(Spoiler Alert. Don’t read this if you have not read the book.)

Last week, I finished a 1989 novel The Remains of the Day by Kazuo Ishiguro, which I found both captivating and thoughtful. A film adaption, staring Anthony Hopkins and Emma Thompson, is also worth watching.


The protagonist Stevens is a butler (a servant who manges a big house). From 1930s to 1950s, he works in a mansion in England, serving Lord Darlington, an influential British politician during the 30s. The main reason that I like the book is that the story of Stevens offers both great inspirations and stern warnings regarding how one should live a life.

From the beginning, Stevens determines to be a great butler. With unyielding loyalty to lord Darlington, he has devoted his entire life to his job for decades. To be able to keep doing his work, he even gives up a budding romantic relationship with a colleague, which he comes to regret in his later years.

However, for Stevens, being a great butler means something even more than just dedication. He believes

If one looks at these persons we agree are ‘great’ butlers, …, it does seem to me that the factor which distinguishes them from those butlers who are merely extremely competent is most closely captured by this word ‘dignity’. By this standard, Stevens no doubt can call himself a great butler. Throughout the book, he has maintained his dignity intact, even under enormous emotional stress. I found Stevens’ this character quite remarkable.

What is more impressive is the reason that Stevens aspires to be a great butler. He does not merely want to be excellent at doing something he likes – as today’s career consults often recommend to young people – but to do something good for the mankind through his work. In Stevens’ option, his generation of butlers are

…ambitious, in a way that would have been unusual a generation before, to serve gentlemen who were, so to speak, furthering the progress of humanity.

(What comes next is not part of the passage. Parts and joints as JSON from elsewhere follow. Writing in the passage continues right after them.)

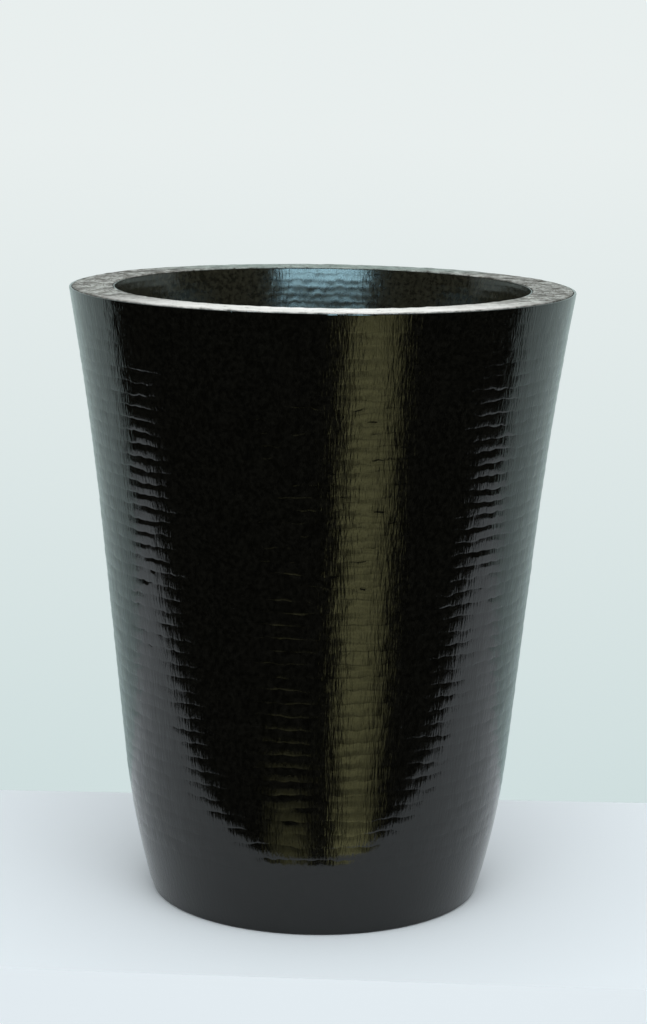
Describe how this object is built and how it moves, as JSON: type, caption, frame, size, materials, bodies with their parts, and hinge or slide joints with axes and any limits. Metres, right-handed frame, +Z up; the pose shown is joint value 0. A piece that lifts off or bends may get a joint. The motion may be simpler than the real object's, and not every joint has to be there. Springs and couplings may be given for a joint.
{
  "type": "tall round planter",
  "caption": "Tall round double-walled planter with a flared mouth, glossy hammered skin, flat grey rim ring, inner pot and a drain closed by a lift-out plug.",
  "frame": {"origin": "on the ground under the planter's axis", "axes": "+Z up along the planter's axis, from foot to mouth; X and Y are horizontal and equivalent"},
  "size_m": [0.4473, 0.4472, 0.55],
  "materials": {
    "skin": "high gloss near-black over a hammered surface of shallow courses",
    "rim": "bare matt grey, fibrous, with brown and dark specks",
    "pot": "gloss near-black with shallow hammered dents",
    "base": "matt black moulded",
    "plug": "matt black moulded rubber"
  },
  "bodies": {
    "planter": {"outer_shell": "skin", "rim_ring": "rim", "inner_pot": "pot", "base_plate": "base"},
    "plug": {"drain_plug": "plug"}
  },
  "joints": [
    {"name": "plug_lift", "type": "slide", "parent": "planter", "child": "plug", "axis": [0, 0, 1], "range_m": [0, 0.56]}
  ]
}
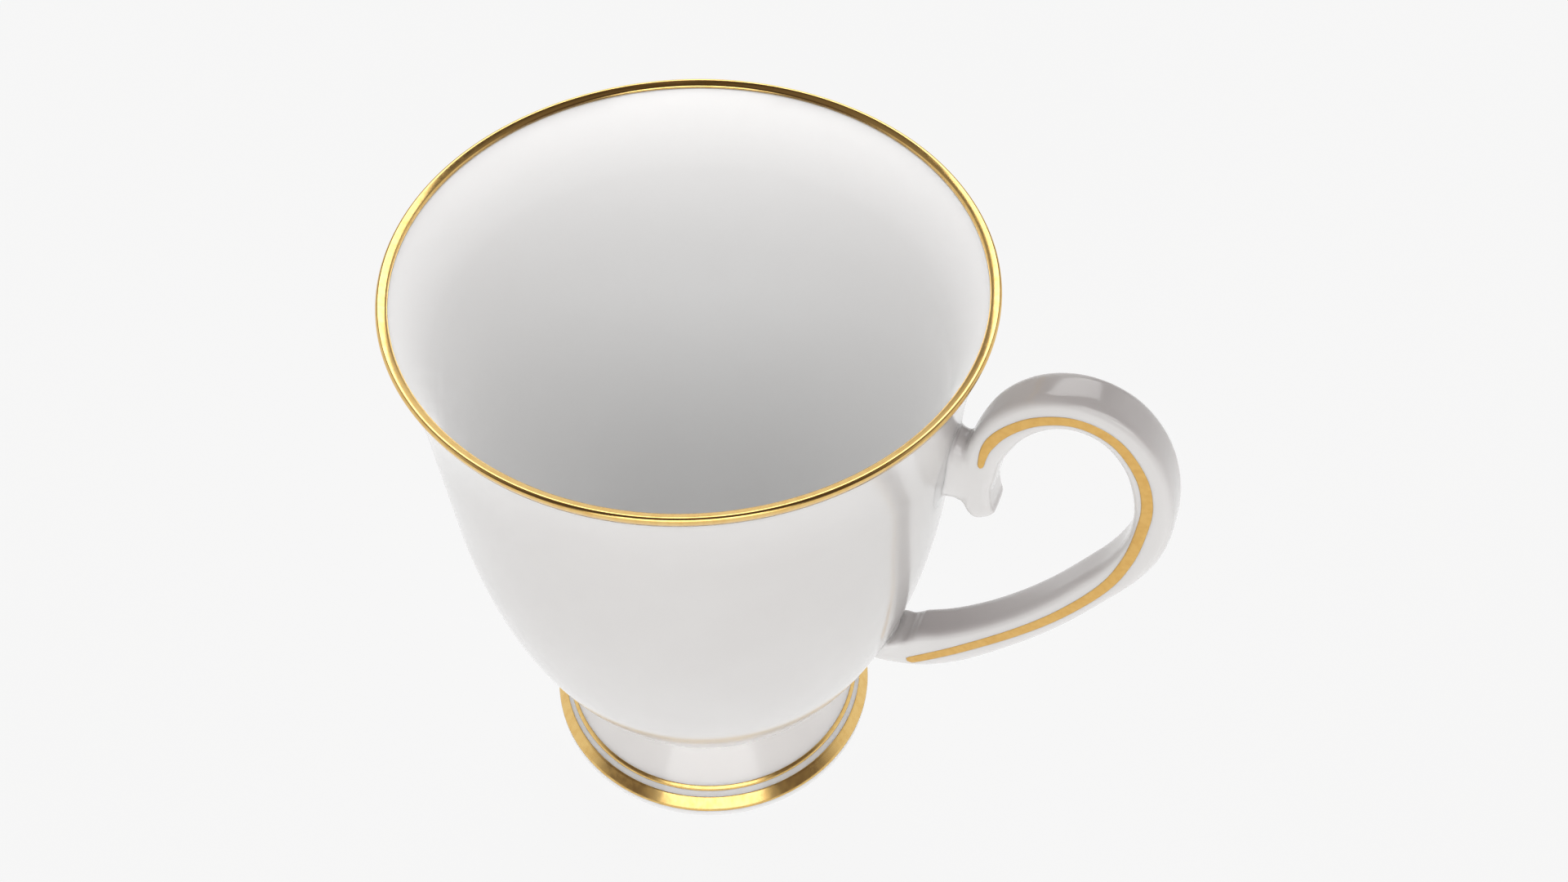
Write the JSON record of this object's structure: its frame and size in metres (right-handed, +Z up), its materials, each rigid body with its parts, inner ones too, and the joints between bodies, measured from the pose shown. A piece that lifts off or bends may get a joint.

He chooses Lord Darlington as his master for exactly this reason –

I cannot see that his lordship is doing anything other than that which is highest and noblest. He is doing what he can, after all, to ensure that peace will continue to prevail in Europe.

By helping his lord organizing conferences and meetings, Stevens contributed in Lord Darlington’s effort in keeping the peace of Europe.


Many readers may think that Stevens has wasted his life. He himself wonders how things would have turned out to be, if he had showed Miss Kenton’s some affections. Yet the true tragedy of Stevens, in my option, is his ignorance and his blind trust in Lord Darlington, who was manipulated by Nazi Germany to influence British foreign policy in their favour. When he is asked by a friend that if Lord Darlington is been tricked, Stevens replies

I’m sorry, sir, I’m afraid I have not noticed any such development.

And his friend remarks

But I suppose you wouldn’t, Stevens, because you’re not curious. You just let all this go on before you and you never think to look at it for what it is.

Later, Stevens’ defence for himself is this –

How can one possibly be held to blame in any sense because, say, the passage of time has shown that Lord Darlington’s efforts were misguided, even foolish? Throughout the years I served him, it was he and he alone who weighed up evidence and judged it best to proceed in the way he did, while I simply confined myself, quite properly, to affairs within my own professional realm.

This attitude of “I simply confined myself, …, to affairs within my own professional realm”, is as bad as giving up one’s perfect eye sights. The uttermost important thing for one’s life, in my opinion, is to learn what this world is really like and to form well-considered opinions about important issues. Without such an effort, there is a huge risk of wasting one’s life in pointless efforts despite the best intentions, just like going south will take you a very long time to reach the north pole.

Of course, we do not have a crystal ball for the future and we may still be mistaken on a matter after carefully considerations. But it is only then we can truly say that we cannot to “be held to blame in any sense”. And it is then that we can say we have lived an “examined life”. That is why I feel sorry for Stevens.